-- Source data start --
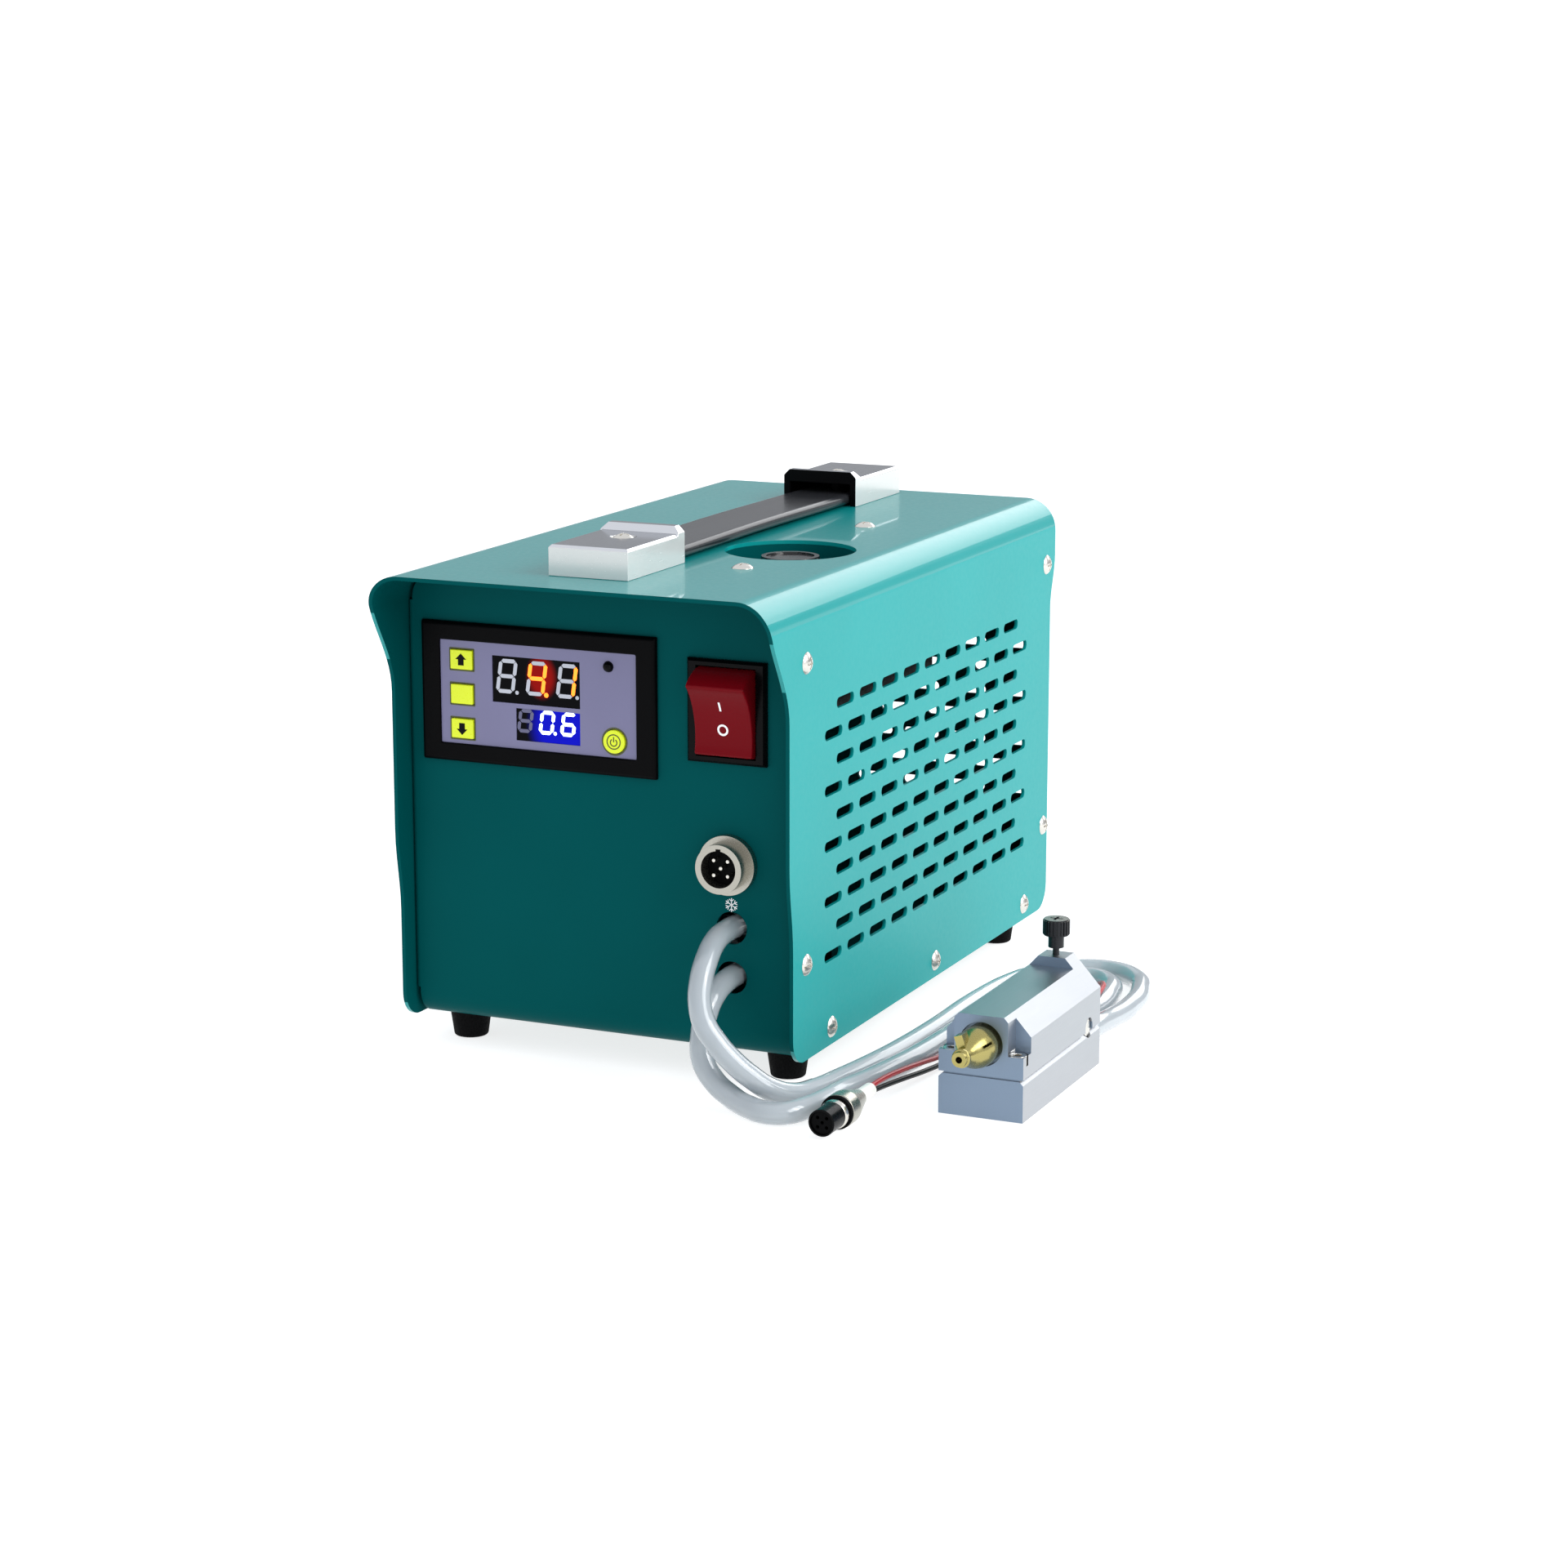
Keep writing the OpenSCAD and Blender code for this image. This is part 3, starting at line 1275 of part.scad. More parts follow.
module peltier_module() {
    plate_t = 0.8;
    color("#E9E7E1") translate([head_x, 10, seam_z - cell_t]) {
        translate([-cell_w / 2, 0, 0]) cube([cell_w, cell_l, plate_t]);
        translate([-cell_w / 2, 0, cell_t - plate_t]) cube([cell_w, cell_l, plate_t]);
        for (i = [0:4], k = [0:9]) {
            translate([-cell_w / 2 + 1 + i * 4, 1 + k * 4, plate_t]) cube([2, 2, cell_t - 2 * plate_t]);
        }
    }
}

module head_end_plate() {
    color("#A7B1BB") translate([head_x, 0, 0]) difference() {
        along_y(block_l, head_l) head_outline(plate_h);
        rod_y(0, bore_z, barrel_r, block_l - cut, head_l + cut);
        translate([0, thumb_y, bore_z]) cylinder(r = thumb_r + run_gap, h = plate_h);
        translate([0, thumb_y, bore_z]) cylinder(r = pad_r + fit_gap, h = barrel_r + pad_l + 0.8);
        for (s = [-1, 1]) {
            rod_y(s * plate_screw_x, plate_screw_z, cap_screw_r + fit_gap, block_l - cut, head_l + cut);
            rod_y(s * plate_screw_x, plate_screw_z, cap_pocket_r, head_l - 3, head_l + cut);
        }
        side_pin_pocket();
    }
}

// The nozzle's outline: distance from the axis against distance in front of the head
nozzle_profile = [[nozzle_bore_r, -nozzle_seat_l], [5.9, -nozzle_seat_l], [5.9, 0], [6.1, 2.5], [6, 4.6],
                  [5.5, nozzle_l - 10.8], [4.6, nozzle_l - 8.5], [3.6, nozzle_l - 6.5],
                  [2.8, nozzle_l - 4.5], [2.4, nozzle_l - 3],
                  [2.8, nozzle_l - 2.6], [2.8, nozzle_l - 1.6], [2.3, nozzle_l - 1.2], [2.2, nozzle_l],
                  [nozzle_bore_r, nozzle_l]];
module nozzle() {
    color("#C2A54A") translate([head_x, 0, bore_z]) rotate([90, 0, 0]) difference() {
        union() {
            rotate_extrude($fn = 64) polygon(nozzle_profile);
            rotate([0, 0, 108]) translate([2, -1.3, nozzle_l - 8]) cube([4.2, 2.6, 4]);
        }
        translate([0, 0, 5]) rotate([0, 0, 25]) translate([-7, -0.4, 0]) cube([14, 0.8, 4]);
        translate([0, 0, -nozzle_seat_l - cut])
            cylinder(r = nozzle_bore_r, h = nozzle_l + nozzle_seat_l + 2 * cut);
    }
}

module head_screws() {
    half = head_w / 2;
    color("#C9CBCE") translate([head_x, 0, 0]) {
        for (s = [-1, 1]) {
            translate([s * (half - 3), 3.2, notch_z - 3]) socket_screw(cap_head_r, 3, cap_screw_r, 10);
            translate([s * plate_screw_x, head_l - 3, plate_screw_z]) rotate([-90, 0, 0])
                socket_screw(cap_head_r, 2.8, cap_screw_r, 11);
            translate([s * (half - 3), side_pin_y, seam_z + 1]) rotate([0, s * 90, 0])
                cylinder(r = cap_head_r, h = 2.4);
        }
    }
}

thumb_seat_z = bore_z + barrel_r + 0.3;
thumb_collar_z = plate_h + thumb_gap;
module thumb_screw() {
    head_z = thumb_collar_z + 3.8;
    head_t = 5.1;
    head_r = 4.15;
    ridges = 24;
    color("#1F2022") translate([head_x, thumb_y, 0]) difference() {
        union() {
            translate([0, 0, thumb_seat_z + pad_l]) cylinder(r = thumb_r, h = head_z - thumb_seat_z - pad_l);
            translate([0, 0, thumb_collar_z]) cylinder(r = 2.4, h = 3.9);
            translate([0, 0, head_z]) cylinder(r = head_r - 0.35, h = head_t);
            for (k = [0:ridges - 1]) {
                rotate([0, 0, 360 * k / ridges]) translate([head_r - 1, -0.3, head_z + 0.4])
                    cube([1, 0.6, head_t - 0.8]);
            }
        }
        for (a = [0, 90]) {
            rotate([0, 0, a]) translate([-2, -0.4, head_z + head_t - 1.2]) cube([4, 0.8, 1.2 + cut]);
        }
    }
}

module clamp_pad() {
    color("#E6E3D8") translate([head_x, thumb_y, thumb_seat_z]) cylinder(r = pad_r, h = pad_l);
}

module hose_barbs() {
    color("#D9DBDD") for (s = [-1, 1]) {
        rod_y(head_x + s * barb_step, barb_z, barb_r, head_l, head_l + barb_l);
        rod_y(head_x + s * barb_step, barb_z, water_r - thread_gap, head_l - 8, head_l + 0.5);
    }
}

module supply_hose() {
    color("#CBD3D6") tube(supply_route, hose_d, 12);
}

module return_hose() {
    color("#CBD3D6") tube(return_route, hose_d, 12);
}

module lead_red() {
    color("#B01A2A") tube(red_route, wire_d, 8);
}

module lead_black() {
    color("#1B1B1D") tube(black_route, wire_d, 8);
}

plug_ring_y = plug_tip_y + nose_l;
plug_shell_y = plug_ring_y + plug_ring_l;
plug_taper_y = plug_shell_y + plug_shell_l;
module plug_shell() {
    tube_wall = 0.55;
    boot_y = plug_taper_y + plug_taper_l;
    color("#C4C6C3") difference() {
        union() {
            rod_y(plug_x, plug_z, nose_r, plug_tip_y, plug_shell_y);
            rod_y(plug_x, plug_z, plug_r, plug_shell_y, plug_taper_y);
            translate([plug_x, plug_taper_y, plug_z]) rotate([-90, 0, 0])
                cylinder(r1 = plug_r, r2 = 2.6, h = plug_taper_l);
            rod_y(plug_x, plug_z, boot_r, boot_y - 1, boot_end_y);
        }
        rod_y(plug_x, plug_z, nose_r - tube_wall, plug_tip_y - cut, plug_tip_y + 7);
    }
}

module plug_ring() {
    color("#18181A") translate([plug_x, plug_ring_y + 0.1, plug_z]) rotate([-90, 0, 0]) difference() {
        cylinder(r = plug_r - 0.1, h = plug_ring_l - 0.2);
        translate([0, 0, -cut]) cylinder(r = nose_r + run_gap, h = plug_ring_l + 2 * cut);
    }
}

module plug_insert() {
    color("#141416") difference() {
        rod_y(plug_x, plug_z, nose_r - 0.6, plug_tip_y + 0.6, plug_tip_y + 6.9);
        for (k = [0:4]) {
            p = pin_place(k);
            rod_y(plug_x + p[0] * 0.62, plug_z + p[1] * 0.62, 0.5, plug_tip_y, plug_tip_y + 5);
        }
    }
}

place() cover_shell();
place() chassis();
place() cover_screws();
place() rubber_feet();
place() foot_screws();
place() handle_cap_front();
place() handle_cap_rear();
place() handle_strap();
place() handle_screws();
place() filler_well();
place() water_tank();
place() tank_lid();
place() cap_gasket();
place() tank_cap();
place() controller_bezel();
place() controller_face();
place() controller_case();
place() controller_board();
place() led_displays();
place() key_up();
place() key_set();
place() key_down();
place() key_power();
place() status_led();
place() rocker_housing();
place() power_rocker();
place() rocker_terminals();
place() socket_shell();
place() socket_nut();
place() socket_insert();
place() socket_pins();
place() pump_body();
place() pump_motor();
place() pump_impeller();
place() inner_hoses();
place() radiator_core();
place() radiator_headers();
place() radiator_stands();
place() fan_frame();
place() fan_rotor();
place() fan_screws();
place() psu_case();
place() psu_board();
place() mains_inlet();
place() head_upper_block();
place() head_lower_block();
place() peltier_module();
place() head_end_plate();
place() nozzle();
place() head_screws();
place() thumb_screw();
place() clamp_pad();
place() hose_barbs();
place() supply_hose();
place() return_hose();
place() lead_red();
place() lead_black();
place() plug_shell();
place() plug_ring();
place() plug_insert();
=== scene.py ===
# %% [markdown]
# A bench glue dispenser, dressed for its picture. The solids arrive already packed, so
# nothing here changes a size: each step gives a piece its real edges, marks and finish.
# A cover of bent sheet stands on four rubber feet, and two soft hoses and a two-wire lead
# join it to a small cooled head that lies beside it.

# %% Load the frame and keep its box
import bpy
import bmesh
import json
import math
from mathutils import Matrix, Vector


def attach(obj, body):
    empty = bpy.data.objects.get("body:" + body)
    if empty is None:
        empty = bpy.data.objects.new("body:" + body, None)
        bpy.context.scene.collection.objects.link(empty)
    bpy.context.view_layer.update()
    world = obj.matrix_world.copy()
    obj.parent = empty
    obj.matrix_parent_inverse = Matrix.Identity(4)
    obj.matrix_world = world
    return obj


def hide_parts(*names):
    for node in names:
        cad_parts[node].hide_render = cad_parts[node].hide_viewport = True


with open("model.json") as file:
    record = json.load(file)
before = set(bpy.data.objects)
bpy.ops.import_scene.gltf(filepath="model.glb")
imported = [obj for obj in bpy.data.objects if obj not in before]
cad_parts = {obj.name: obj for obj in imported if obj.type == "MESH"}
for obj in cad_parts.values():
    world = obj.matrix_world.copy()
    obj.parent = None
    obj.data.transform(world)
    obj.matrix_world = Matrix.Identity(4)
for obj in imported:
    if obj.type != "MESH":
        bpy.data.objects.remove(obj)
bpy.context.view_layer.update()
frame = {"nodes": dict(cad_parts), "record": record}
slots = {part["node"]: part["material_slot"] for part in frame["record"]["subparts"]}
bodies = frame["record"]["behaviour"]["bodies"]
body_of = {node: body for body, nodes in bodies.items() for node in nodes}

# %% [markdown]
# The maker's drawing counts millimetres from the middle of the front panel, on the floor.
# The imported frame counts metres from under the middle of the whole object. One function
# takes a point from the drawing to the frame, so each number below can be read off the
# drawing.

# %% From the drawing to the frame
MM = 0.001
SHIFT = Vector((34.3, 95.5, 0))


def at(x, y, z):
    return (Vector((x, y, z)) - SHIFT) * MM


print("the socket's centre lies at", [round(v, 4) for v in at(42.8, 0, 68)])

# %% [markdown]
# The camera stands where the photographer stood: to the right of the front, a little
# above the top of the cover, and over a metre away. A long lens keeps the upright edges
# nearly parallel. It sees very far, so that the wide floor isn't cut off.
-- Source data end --
- _Work required_
Filter the listing above for the string "record" and copy every matching line.

- _Solution to the problem_
    record = json.load(file)
frame = {"nodes": dict(cad_parts), "record": record}
slots = {part["node"]: part["material_slot"] for part in frame["record"]["subparts"]}
bodies = frame["record"]["behaviour"]["bodies"]